Plaintiffs contend on cross-appeal that the trial court improperly dismissed plaintiffs' claim with respect to the issue of management expenses. Our review of the record and the applicable paragraphs of the limited partnership agreement reveals that the trial court's ruling was proper and not clearly erroneous. See GCR 1963, 504.2; Warren v June's Mobile Home Village & Sales, Inc, 66 Mich App 386, 389; 239 NW2d 380 (1976); Illenden v Illenden, 46 Mich App 710, 715-716; 208 NW2d 565 (1973), lv den 390 Mich 783 (1973).
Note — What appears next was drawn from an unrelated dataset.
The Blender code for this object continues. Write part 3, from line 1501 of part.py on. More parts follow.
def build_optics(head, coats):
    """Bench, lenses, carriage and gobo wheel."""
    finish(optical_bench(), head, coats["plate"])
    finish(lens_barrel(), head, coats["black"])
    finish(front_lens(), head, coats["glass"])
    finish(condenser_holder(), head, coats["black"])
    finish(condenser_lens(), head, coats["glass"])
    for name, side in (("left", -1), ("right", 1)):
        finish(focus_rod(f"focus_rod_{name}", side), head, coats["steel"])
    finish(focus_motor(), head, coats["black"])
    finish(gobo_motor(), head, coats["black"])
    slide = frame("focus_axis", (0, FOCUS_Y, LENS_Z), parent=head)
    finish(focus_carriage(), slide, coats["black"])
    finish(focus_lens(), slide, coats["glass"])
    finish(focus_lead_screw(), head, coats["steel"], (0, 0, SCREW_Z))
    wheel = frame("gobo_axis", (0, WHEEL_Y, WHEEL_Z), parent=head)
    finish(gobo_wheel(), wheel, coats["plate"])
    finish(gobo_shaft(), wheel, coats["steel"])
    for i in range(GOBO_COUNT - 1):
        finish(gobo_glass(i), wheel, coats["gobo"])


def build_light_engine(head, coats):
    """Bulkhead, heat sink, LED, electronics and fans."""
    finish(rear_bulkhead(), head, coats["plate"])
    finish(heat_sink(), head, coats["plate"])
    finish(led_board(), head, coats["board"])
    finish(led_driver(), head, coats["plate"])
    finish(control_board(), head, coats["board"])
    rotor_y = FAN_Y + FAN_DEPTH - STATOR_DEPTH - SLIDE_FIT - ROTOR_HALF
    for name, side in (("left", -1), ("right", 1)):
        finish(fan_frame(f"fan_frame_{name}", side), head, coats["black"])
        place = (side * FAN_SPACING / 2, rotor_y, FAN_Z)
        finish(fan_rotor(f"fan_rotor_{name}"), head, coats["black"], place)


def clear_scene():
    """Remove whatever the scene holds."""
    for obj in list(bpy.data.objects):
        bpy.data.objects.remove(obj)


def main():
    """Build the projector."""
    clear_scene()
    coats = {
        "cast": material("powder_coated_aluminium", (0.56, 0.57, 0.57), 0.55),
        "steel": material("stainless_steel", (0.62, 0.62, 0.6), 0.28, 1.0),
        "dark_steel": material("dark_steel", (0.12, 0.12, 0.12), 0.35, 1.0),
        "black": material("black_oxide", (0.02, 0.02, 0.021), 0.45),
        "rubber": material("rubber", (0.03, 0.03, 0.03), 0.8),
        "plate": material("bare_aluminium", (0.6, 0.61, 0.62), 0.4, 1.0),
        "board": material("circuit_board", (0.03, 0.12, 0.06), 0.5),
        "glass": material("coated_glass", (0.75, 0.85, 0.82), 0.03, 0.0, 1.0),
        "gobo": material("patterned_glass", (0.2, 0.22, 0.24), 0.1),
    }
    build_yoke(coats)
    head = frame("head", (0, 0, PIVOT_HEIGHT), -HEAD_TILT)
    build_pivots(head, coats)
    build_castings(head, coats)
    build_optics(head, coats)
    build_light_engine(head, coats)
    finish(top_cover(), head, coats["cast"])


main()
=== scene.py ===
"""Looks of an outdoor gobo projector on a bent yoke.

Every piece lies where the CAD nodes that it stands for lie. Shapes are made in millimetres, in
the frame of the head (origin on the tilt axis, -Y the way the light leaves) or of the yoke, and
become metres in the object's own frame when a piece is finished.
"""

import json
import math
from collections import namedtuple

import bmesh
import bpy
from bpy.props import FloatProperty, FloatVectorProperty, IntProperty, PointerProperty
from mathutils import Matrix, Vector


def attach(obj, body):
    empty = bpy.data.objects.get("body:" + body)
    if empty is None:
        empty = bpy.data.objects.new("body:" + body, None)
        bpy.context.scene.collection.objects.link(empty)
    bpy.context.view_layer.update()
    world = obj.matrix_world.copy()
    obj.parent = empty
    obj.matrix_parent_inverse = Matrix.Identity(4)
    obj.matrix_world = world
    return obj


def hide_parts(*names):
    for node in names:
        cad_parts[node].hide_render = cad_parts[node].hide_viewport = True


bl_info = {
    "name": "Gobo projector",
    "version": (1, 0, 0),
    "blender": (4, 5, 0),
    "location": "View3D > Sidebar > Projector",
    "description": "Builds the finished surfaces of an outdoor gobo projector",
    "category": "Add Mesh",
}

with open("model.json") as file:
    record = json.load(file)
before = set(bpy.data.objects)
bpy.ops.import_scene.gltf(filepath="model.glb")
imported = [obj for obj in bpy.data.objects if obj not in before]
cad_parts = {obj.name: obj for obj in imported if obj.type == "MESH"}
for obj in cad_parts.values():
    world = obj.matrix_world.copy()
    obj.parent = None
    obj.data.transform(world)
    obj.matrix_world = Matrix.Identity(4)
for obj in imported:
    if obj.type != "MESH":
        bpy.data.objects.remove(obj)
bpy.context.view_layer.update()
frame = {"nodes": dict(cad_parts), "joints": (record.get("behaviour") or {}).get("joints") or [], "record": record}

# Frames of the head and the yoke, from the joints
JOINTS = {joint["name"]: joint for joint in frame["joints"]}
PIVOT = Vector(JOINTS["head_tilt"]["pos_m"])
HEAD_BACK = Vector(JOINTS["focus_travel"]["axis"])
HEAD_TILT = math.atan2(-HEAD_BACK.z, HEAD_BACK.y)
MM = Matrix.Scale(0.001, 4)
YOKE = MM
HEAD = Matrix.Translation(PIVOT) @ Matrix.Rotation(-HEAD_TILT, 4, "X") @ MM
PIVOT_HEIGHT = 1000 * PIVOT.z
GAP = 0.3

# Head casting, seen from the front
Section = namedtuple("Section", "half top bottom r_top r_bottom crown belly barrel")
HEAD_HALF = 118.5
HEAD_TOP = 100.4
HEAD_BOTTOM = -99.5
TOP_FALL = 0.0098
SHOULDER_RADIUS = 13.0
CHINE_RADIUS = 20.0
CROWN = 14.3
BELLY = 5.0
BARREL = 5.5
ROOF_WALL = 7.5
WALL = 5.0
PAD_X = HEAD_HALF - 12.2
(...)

With regard to defendant Arthur Young, plaintiffs first contend that the trial court improperly dismissed plaintiffs' fraud claim. This contention is without merit. See Cormack v American Underwriters Corp, 94 Mich App 379, 385; 288 NW2d 634 (1979); Kwasny v Driessen, 42 Mich App 442; 202 NW2d 443 (1972). Additionally, plaintiffs contend that the trial court improperly dismissed plaintiffs' malpractice claim. We disagree. See MCL 600.5838; MSA 27A.5838; MCL 600.5805; MSA 27A.5805. We further find that the trial court's rejection of plaintiffs' expert testimony explaining plaintiffs' continuing duty theory was not clearly erroneous. See Illenden, supra; Warren, supra.
Finally, we reject defendant Arthur Young's claim that defendants are entitled to an award of damages and expenses on appeal for the reason that plaintiffs' cross-appeal is frivolous and without merit. We hold that plaintiffs' appeal is neither *823 frivolous nor vexatious. Molony-Vierstra v Michigan State University, 101 Mich App 353; 301 NW2d 18 (1980).
Affirmed with modifications in accordance with this opinion.